> **What is needed**
Everything from the line containing "# Sizes that come from the imported model." to the line containing "lug_wall_slant = 0.12", both lines included, must be copied exactly; nothing else should be.

> **Given material**
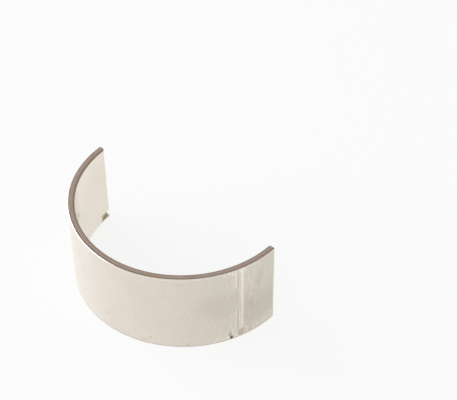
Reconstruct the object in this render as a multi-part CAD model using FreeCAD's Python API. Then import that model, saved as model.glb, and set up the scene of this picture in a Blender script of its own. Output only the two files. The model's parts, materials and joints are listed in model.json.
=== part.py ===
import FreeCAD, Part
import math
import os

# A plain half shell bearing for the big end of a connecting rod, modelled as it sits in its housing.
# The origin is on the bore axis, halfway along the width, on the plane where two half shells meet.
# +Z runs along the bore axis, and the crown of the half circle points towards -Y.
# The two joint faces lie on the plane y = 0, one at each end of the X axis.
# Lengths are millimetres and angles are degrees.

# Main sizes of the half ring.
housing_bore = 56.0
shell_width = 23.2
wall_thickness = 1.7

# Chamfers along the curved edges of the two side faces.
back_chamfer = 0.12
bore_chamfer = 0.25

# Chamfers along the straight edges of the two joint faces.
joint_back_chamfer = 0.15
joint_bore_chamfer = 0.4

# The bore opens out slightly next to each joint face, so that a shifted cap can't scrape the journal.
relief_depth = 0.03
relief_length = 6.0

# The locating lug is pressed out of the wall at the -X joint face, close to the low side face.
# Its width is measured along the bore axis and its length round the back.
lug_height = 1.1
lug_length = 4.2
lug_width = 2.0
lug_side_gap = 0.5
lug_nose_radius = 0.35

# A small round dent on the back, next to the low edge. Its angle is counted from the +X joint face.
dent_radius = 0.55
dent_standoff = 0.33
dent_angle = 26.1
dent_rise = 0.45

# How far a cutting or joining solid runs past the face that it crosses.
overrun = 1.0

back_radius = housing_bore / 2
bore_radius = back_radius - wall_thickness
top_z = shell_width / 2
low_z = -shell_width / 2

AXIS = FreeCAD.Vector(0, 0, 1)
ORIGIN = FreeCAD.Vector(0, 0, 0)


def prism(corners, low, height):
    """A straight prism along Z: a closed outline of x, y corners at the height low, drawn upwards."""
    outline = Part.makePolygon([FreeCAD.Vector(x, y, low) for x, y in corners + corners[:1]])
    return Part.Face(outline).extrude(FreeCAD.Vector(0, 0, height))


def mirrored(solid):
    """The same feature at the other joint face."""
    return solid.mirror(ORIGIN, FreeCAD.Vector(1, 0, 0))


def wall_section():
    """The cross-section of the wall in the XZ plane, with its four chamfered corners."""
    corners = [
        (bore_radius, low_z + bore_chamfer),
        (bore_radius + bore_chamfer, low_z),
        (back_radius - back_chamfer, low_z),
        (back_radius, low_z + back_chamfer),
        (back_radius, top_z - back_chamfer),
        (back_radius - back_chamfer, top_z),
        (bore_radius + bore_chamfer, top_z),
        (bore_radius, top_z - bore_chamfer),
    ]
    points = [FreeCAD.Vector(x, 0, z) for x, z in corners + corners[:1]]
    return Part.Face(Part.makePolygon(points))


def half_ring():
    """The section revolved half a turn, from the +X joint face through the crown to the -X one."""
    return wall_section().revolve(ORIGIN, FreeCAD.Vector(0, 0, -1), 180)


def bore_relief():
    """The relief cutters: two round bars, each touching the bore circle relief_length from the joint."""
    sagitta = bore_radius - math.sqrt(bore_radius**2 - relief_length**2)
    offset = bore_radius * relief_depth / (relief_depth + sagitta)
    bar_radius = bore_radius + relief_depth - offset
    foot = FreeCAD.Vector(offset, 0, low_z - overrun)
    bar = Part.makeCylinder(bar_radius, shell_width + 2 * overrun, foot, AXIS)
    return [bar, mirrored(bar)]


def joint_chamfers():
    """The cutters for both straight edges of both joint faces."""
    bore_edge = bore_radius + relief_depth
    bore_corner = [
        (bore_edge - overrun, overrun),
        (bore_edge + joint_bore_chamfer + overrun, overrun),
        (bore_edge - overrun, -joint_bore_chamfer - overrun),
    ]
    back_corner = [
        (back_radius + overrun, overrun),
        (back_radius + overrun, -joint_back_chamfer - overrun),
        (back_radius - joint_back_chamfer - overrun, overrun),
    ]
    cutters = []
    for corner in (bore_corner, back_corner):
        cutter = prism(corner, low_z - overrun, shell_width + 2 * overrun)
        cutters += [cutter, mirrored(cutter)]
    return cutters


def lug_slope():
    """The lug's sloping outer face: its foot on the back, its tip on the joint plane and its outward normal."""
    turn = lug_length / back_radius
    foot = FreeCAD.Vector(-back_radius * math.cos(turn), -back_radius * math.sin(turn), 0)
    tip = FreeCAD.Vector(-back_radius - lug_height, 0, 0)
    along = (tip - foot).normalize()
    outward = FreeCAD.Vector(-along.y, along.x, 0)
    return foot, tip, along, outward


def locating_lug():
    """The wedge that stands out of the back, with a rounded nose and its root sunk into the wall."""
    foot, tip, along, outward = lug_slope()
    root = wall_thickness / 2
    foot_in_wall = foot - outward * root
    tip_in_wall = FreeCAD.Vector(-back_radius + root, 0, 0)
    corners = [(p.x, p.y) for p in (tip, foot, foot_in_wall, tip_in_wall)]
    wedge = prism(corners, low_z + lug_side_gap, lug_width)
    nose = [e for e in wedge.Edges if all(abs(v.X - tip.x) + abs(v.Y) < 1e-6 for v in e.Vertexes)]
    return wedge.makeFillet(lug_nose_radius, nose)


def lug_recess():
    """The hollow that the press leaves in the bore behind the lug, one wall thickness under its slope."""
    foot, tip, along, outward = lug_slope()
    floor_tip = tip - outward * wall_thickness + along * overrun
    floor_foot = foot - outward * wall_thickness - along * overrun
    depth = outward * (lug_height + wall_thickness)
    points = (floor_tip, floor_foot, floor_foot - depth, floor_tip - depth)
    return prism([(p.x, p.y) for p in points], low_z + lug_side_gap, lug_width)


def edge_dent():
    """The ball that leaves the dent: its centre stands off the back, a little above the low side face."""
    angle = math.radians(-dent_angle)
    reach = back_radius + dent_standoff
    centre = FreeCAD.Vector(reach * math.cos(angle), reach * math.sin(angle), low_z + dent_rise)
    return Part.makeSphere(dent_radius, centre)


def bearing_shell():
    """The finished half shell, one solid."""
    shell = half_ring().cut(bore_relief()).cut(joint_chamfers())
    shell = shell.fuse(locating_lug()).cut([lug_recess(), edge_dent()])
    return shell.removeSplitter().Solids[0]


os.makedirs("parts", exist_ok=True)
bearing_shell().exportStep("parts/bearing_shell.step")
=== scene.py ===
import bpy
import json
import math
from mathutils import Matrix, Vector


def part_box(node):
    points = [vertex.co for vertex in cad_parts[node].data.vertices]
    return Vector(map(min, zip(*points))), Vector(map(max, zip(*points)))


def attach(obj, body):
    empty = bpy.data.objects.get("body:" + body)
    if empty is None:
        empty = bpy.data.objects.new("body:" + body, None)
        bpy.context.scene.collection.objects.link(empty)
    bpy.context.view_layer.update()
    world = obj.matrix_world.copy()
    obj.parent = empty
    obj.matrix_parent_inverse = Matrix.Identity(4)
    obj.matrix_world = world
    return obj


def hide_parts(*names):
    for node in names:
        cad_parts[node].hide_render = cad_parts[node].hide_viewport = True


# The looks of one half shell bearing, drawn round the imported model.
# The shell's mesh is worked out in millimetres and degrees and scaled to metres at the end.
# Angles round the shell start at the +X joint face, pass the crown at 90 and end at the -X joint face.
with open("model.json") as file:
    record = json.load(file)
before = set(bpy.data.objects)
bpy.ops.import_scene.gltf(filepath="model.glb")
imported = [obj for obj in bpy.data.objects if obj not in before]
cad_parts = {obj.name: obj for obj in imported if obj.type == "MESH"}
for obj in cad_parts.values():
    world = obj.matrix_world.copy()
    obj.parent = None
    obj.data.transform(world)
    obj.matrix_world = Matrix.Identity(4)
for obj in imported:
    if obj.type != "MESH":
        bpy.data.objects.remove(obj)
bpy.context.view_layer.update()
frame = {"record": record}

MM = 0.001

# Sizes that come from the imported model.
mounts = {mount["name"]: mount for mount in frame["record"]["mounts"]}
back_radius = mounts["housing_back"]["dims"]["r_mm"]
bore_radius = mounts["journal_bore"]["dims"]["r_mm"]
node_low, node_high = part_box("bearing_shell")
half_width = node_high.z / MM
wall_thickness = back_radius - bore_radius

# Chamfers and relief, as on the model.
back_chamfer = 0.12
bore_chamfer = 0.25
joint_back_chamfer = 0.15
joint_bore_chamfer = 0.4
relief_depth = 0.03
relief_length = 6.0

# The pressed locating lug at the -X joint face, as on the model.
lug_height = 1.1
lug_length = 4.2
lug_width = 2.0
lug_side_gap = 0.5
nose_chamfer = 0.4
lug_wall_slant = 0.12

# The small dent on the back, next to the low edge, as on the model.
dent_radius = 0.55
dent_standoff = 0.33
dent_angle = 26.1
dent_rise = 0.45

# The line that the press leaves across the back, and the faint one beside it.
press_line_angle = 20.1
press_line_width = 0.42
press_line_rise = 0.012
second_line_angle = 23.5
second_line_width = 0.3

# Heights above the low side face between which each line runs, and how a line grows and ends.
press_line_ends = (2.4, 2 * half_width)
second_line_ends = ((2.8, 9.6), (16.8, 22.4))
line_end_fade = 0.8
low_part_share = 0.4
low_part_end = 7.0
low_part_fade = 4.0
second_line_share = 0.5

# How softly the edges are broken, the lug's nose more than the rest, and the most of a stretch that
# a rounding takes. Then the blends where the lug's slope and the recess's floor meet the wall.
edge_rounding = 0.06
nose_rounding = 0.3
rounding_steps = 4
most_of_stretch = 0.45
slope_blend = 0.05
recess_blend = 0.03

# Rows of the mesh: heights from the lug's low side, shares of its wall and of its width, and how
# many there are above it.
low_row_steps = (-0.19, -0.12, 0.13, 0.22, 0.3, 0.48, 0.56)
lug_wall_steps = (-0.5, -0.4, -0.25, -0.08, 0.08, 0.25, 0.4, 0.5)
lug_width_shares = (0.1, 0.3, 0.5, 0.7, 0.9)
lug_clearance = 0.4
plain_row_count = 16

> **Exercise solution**
# Sizes that come from the imported model.
mounts = {mount["name"]: mount for mount in frame["record"]["mounts"]}
back_radius = mounts["housing_back"]["dims"]["r_mm"]
bore_radius = mounts["journal_bore"]["dims"]["r_mm"]
node_low, node_high = part_box("bearing_shell")
half_width = node_high.z / MM
wall_thickness = back_radius - bore_radius

# Chamfers and relief, as on the model.
back_chamfer = 0.12
bore_chamfer = 0.25
joint_back_chamfer = 0.15
joint_bore_chamfer = 0.4
relief_depth = 0.03
relief_length = 6.0

# The pressed locating lug at the -X joint face, as on the model.
lug_height = 1.1
lug_length = 4.2
lug_width = 2.0
lug_side_gap = 0.5
nose_chamfer = 0.4
lug_wall_slant = 0.12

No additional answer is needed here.